**JOB**:
Restate the entries below word for word, omitting nothing.

-- start ENTRIES PROVIDED --

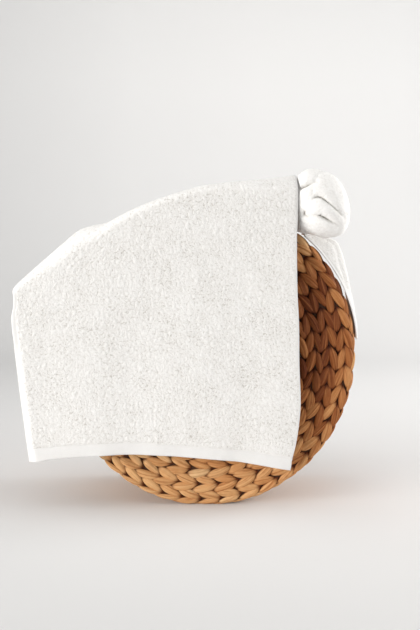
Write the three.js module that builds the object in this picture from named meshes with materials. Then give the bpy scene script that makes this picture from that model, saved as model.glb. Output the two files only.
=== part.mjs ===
// A face towel, rolled up askew from its far end and laid over the top of a round woven
// basket that lies on its side. The near half of the towel hangs loose in front.
// Millimetres, +Z up, X to the right, +Y away from the hanging half. Z = 0 is the
// surface that the basket rests on. In the tables Y = 0 is the front face of the
// basket's base. The whole model is then moved so that the origin is on the resting
// flat, under the middle of the basket's depth.
import * as THREE from 'three';

// ------------------------------------------------------------------ driving sizes
const basket = {
  x: 3.9, z: 274.5,          // centre of the round base
  radius: 273, oval: 5.8, ovalTurn: 73.6, // slightly out of round, long axis in degrees
  depth: 190, wall: 15, base: 16, edge: 9, rim: 24, rimDepth: 14,
  flatSplit: -9,             // where the resting flat's facets divide
};
const cloth = { thick: 4.2, gap: 1.5, clearEdge: 2.4 };
const origin = { depth: 95 };

// The line of the cloth over the top of the roll, from the left tip to the right end.
// top: height of the cloth, thick: height of the whole roll where it hangs in the air,
// depth: width of the wound core from front to back, tuck: how far the loose end's
// start goes round the back of the core, in degrees from the front.
const ROLL = [
  { x: -346, top: 405, thick: 28, depth: 56, tuck: 236 },
  { x: -321, top: 428, thick: 40, depth: 66, tuck: 236 },
  { x: -290, top: 456, thick: 54, depth: 78, tuck: 234 },
  { x: -260, top: 482, thick: 66, depth: 88, tuck: 230 },
  { x: -231, top: 505.5, thick: 74, depth: 94, tuck: 224 },
  { x: -207, top: 514.5, thick: 64, depth: 97, tuck: 212 },
  { x: -180, top: 519.5, thick: 46, depth: 99, tuck: 200 },
  { x: -157, top: 531, thick: 34, depth: 101, tuck: 192 },
  { x: -131, top: 544, thick: 30, depth: 103, tuck: 188 },
  { x: -95, top: 558.5, thick: 28, depth: 104, tuck: 186 },
  { x: -59, top: 571, thick: 28, depth: 104, tuck: 186 },
  { x: -30, top: 579.5, thick: 30, depth: 103, tuck: 186 },
  { x: -2, top: 586.5, thick: 34, depth: 102, tuck: 187 },
  { x: 38, top: 591.5, thick: 40, depth: 100, tuck: 190 },
  { x: 77, top: 595, thick: 50, depth: 98, tuck: 196 },
  { x: 122, top: 599.5, thick: 72, depth: 95, tuck: 204 },
  { x: 162, top: 604.5, thick: 102, depth: 92, tuck: 210 },
];
const tip = { left: -327, sheetBack: -331, sheetFront: -341, right: 159 };
const coreFront = -29;       // the core's front, where the loose end leaves it

// The puffed right end: rings about a level axis that turns towards the front.
// x, y, z: ring centre, half: half its width, up / down: height above and below it,
// square: 2 for an oval ring, more for one with fuller shoulders.
const END = [
  { x: 161, y: 17, z: 551, half: 46, up: 47.2, down: 45.5, yaw: 0, square: 2.05 },
  { x: 164, y: 16, z: 551, half: 46.8, up: 52.5, down: 47.5, yaw: 2, square: 2.4 },
  { x: 170, y: 14.5, z: 551, half: 47.2, up: 56.5, down: 49.5, yaw: 5, square: 2.6 },
  { x: 178, y: 11, z: 551, half: 46.4, up: 60.5, down: 51, yaw: 11, square: 2.45 },
  { x: 187, y: 6, z: 550.5, half: 45.3, up: 62.5, down: 52, yaw: 20, square: 2.25 },
  { x: 197, y: 0, z: 549, half: 44.6, up: 62.5, down: 52.2, yaw: 28, square: 2.1 },
  { x: 206, y: -5, z: 546, half: 45, up: 61, down: 52.5, yaw: 34, square: 2 },
];
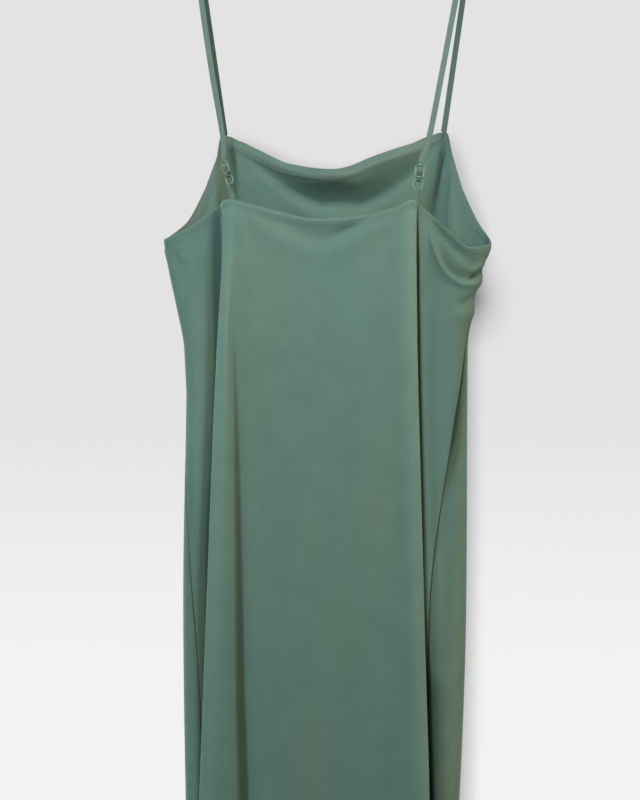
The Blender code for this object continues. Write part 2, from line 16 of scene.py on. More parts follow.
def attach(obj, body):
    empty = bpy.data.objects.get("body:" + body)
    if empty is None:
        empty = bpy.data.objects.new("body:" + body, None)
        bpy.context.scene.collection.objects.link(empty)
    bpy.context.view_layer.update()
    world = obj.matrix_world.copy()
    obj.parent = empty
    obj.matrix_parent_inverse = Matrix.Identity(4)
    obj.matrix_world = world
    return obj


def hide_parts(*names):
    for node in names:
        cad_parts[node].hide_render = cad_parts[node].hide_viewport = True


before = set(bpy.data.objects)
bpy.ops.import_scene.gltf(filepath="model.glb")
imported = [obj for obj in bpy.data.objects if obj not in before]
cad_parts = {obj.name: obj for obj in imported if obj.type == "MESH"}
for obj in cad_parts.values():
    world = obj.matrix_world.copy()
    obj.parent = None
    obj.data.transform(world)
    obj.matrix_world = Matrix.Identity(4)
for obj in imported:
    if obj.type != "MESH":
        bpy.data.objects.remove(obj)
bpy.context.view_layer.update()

MM = 0.001

# ---- cloth ----
CLOTH = 1.2 * MM                # wall of the jersey
BAND = 1.0 * MM                 # wall of the narrow bands inside the edges
GAP = 0.3 * MM                  # between pieces at a seam
DRESS_X = -4 * MM               # the dress hangs a little off the hanger's middle
X_LEVELS = np.array([0.486, 0.607, 0.913, 1.463])   # depths below the rail: bust, waist, hip, hem
Y_LEVELS = np.array([0.400, 0.607, 1.463])          # chest, waist, hem
HEM = -X_LEVELS[-1]
NECK_BAND = 14 * MM
ARM_BAND = 10 * MM
STEEPEST = 2.6                  # a band reaches down at most this many of its widths
HEM_TURN = 22 * MM              # the hem is turned up this far and stitched
SEAM_ALLOWANCE = 5 * MM         # overlocked edge inside a side seam
HEM_PLY = 0.8 * MM              # how much thicker the wall is in the turned-up hem
ALLOWANCE_PLY = 0.7 * MM        # and at the seam allowances
ROWS = 216                      # rows of points down a panel
CROWDING = 1.35                 # above 1, they are closer together near the top
COLUMN_WIDTH = 3.2 * MM
COLUMN_LEVEL = -0.6             # the height at which that is measured
FEWEST_COLUMNS = 8              # between two rows of FOLDS
FEWEST_IN_FOLD = 14             # and within FOLD_REACH rows of a roll
MOST_COLUMNS = 19
FOLD_REACH = 0.9
SEAM_COLUMNS = (0.03, 0.07)     # rows of FOLDS from a seam to the columns beside it
BAND_COLUMNS = 12               # to a row of FOLDS
BAND_ROWS = 15
BAND_CLEAR = 0.12               # rows of FOLDS between a band's end and the next band
BAND_CLOSER = 0.4 * MM          # a band's inner edge lies this much closer to the panel
BAND_THINNER = 0.7 * MM         # and is this much thinner
BAND_FEATHER = (0.35, 1.0)      # between these parts of the band's depth
STITCH_PITCH = 3.4 * MM
STITCH_LONG = 2.5 * MM
STITCH_RADIUS = 0.36 * MM
# Along a stitch, as parts of its length from the middle, and its thickness there.
STITCH_FORM = ((-0.5, 0.45), (-0.3, 1.0), (0.3, 1.0), (0.5, 0.45))
HEM_ROWS = (HEM_TURN - 3 * MM, HEM_TURN - 8 * MM)   # heights of the stitches above the hem
EDGE_ROW_END = 0.25             # rows of FOLDS between a stretch's end and its stitches
HEM_ROW_END = 0.1

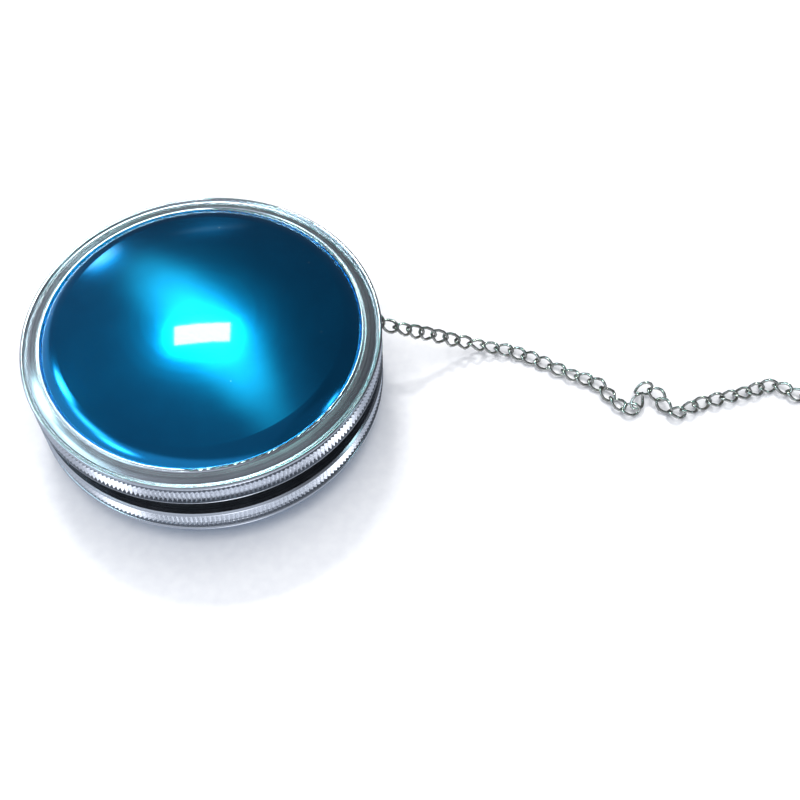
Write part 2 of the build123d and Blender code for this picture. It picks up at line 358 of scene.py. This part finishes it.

-- end ENTRIES PROVIDED --

**EXERCISE RESULT**:
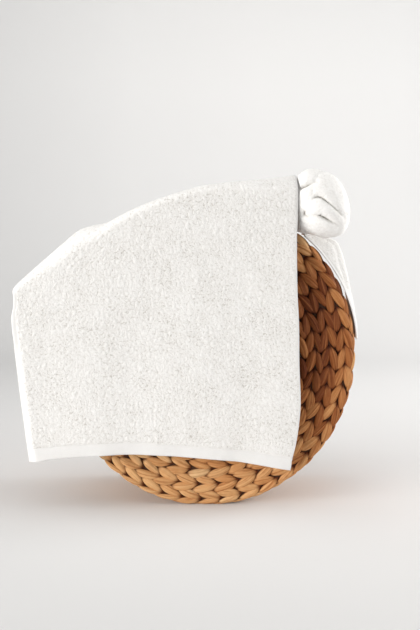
Write the three.js module that builds the object in this picture from named meshes with materials. Then give the bpy scene script that makes this picture from that model, saved as model.glb. Output the two files only.
=== part.mjs ===
// A face towel, rolled up askew from its far end and laid over the top of a round woven
// basket that lies on its side. The near half of the towel hangs loose in front.
// Millimetres, +Z up, X to the right, +Y away from the hanging half. Z = 0 is the
// surface that the basket rests on. In the tables Y = 0 is the front face of the
// basket's base. The whole model is then moved so that the origin is on the resting
// flat, under the middle of the basket's depth.
import * as THREE from 'three';

// ------------------------------------------------------------------ driving sizes
const basket = {
  x: 3.9, z: 274.5,          // centre of the round base
  radius: 273, oval: 5.8, ovalTurn: 73.6, // slightly out of round, long axis in degrees
  depth: 190, wall: 15, base: 16, edge: 9, rim: 24, rimDepth: 14,
  flatSplit: -9,             // where the resting flat's facets divide
};
const cloth = { thick: 4.2, gap: 1.5, clearEdge: 2.4 };
const origin = { depth: 95 };

// The line of the cloth over the top of the roll, from the left tip to the right end.
// top: height of the cloth, thick: height of the whole roll where it hangs in the air,
// depth: width of the wound core from front to back, tuck: how far the loose end's
// start goes round the back of the core, in degrees from the front.
const ROLL = [
  { x: -346, top: 405, thick: 28, depth: 56, tuck: 236 },
  { x: -321, top: 428, thick: 40, depth: 66, tuck: 236 },
  { x: -290, top: 456, thick: 54, depth: 78, tuck: 234 },
  { x: -260, top: 482, thick: 66, depth: 88, tuck: 230 },
  { x: -231, top: 505.5, thick: 74, depth: 94, tuck: 224 },
  { x: -207, top: 514.5, thick: 64, depth: 97, tuck: 212 },
  { x: -180, top: 519.5, thick: 46, depth: 99, tuck: 200 },
  { x: -157, top: 531, thick: 34, depth: 101, tuck: 192 },
  { x: -131, top: 544, thick: 30, depth: 103, tuck: 188 },
  { x: -95, top: 558.5, thick: 28, depth: 104, tuck: 186 },
  { x: -59, top: 571, thick: 28, depth: 104, tuck: 186 },
  { x: -30, top: 579.5, thick: 30, depth: 103, tuck: 186 },
  { x: -2, top: 586.5, thick: 34, depth: 102, tuck: 187 },
  { x: 38, top: 591.5, thick: 40, depth: 100, tuck: 190 },
  { x: 77, top: 595, thick: 50, depth: 98, tuck: 196 },
  { x: 122, top: 599.5, thick: 72, depth: 95, tuck: 204 },
  { x: 162, top: 604.5, thick: 102, depth: 92, tuck: 210 },
];
const tip = { left: -327, sheetBack: -331, sheetFront: -341, right: 159 };
const coreFront = -29;       // the core's front, where the loose end leaves it

// The puffed right end: rings about a level axis that turns towards the front.
// x, y, z: ring centre, half: half its width, up / down: height above and below it,
// square: 2 for an oval ring, more for one with fuller shoulders.
const END = [
  { x: 161, y: 17, z: 551, half: 46, up: 47.2, down: 45.5, yaw: 0, square: 2.05 },
  { x: 164, y: 16, z: 551, half: 46.8, up: 52.5, down: 47.5, yaw: 2, square: 2.4 },
  { x: 170, y: 14.5, z: 551, half: 47.2, up: 56.5, down: 49.5, yaw: 5, square: 2.6 },
  { x: 178, y: 11, z: 551, half: 46.4, up: 60.5, down: 51, yaw: 11, square: 2.45 },
  { x: 187, y: 6, z: 550.5, half: 45.3, up: 62.5, down: 52, yaw: 20, square: 2.25 },
  { x: 197, y: 0, z: 549, half: 44.6, up: 62.5, down: 52.2, yaw: 28, square: 2.1 },
  { x: 206, y: -5, z: 546, half: 45, up: 61, down: 52.5, yaw: 34, square: 2 },
];
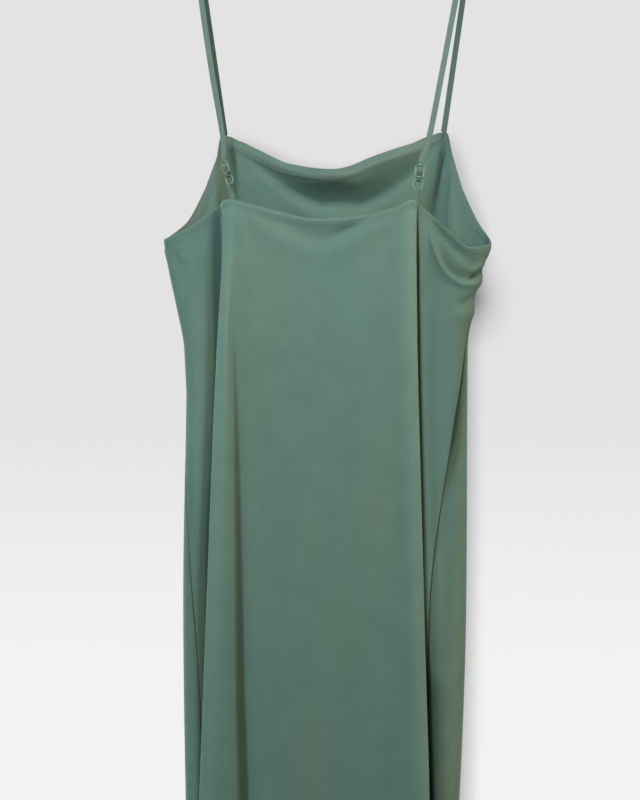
The Blender code for this object continues. Write part 2, from line 16 of scene.py on. More parts follow.
def attach(obj, body):
    empty = bpy.data.objects.get("body:" + body)
    if empty is None:
        empty = bpy.data.objects.new("body:" + body, None)
        bpy.context.scene.collection.objects.link(empty)
    bpy.context.view_layer.update()
    world = obj.matrix_world.copy()
    obj.parent = empty
    obj.matrix_parent_inverse = Matrix.Identity(4)
    obj.matrix_world = world
    return obj


def hide_parts(*names):
    for node in names:
        cad_parts[node].hide_render = cad_parts[node].hide_viewport = True


before = set(bpy.data.objects)
bpy.ops.import_scene.gltf(filepath="model.glb")
imported = [obj for obj in bpy.data.objects if obj not in before]
cad_parts = {obj.name: obj for obj in imported if obj.type == "MESH"}
for obj in cad_parts.values():
    world = obj.matrix_world.copy()
    obj.parent = None
    obj.data.transform(world)
    obj.matrix_world = Matrix.Identity(4)
for obj in imported:
    if obj.type != "MESH":
        bpy.data.objects.remove(obj)
bpy.context.view_layer.update()

MM = 0.001

# ---- cloth ----
CLOTH = 1.2 * MM                # wall of the jersey
BAND = 1.0 * MM                 # wall of the narrow bands inside the edges
GAP = 0.3 * MM                  # between pieces at a seam
DRESS_X = -4 * MM               # the dress hangs a little off the hanger's middle
X_LEVELS = np.array([0.486, 0.607, 0.913, 1.463])   # depths below the rail: bust, waist, hip, hem
Y_LEVELS = np.array([0.400, 0.607, 1.463])          # chest, waist, hem
HEM = -X_LEVELS[-1]
NECK_BAND = 14 * MM
ARM_BAND = 10 * MM
STEEPEST = 2.6                  # a band reaches down at most this many of its widths
HEM_TURN = 22 * MM              # the hem is turned up this far and stitched
SEAM_ALLOWANCE = 5 * MM         # overlocked edge inside a side seam
HEM_PLY = 0.8 * MM              # how much thicker the wall is in the turned-up hem
ALLOWANCE_PLY = 0.7 * MM        # and at the seam allowances
ROWS = 216                      # rows of points down a panel
CROWDING = 1.35                 # above 1, they are closer together near the top
COLUMN_WIDTH = 3.2 * MM
COLUMN_LEVEL = -0.6             # the height at which that is measured
FEWEST_COLUMNS = 8              # between two rows of FOLDS
FEWEST_IN_FOLD = 14             # and within FOLD_REACH rows of a roll
MOST_COLUMNS = 19
FOLD_REACH = 0.9
SEAM_COLUMNS = (0.03, 0.07)     # rows of FOLDS from a seam to the columns beside it
BAND_COLUMNS = 12               # to a row of FOLDS
BAND_ROWS = 15
BAND_CLEAR = 0.12               # rows of FOLDS between a band's end and the next band
BAND_CLOSER = 0.4 * MM          # a band's inner edge lies this much closer to the panel
BAND_THINNER = 0.7 * MM         # and is this much thinner
BAND_FEATHER = (0.35, 1.0)      # between these parts of the band's depth
STITCH_PITCH = 3.4 * MM
STITCH_LONG = 2.5 * MM
STITCH_RADIUS = 0.36 * MM
# Along a stitch, as parts of its length from the middle, and its thickness there.
STITCH_FORM = ((-0.5, 0.45), (-0.3, 1.0), (0.3, 1.0), (0.5, 0.45))
HEM_ROWS = (HEM_TURN - 3 * MM, HEM_TURN - 8 * MM)   # heights of the stitches above the hem
EDGE_ROW_END = 0.25             # rows of FOLDS between a stretch's end and its stitches
HEM_ROW_END = 0.1

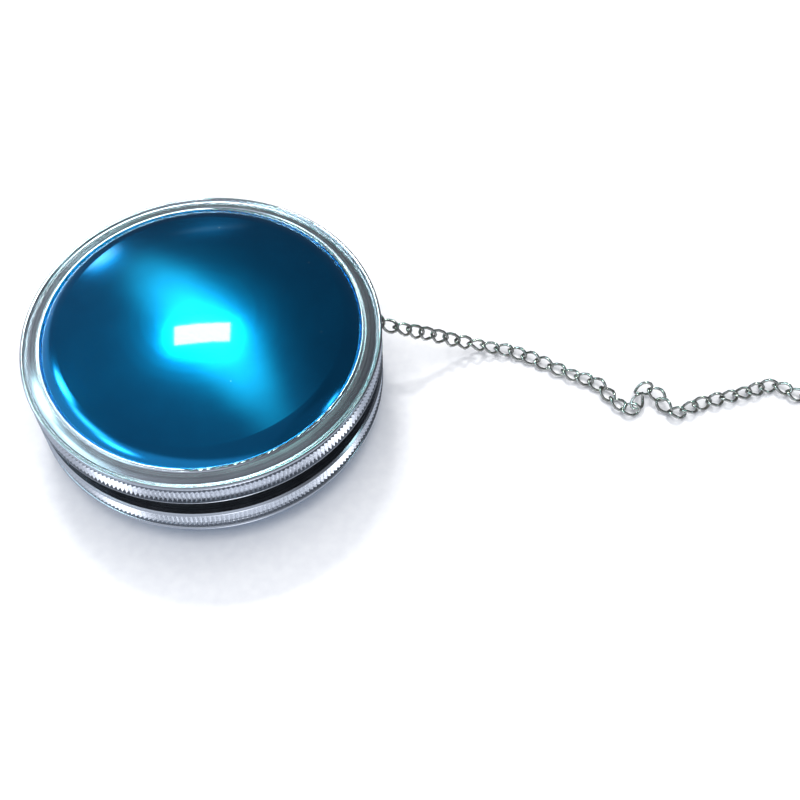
Write part 2 of the build123d and Blender code for this picture. It picks up at line 358 of scene.py. This part finishes it.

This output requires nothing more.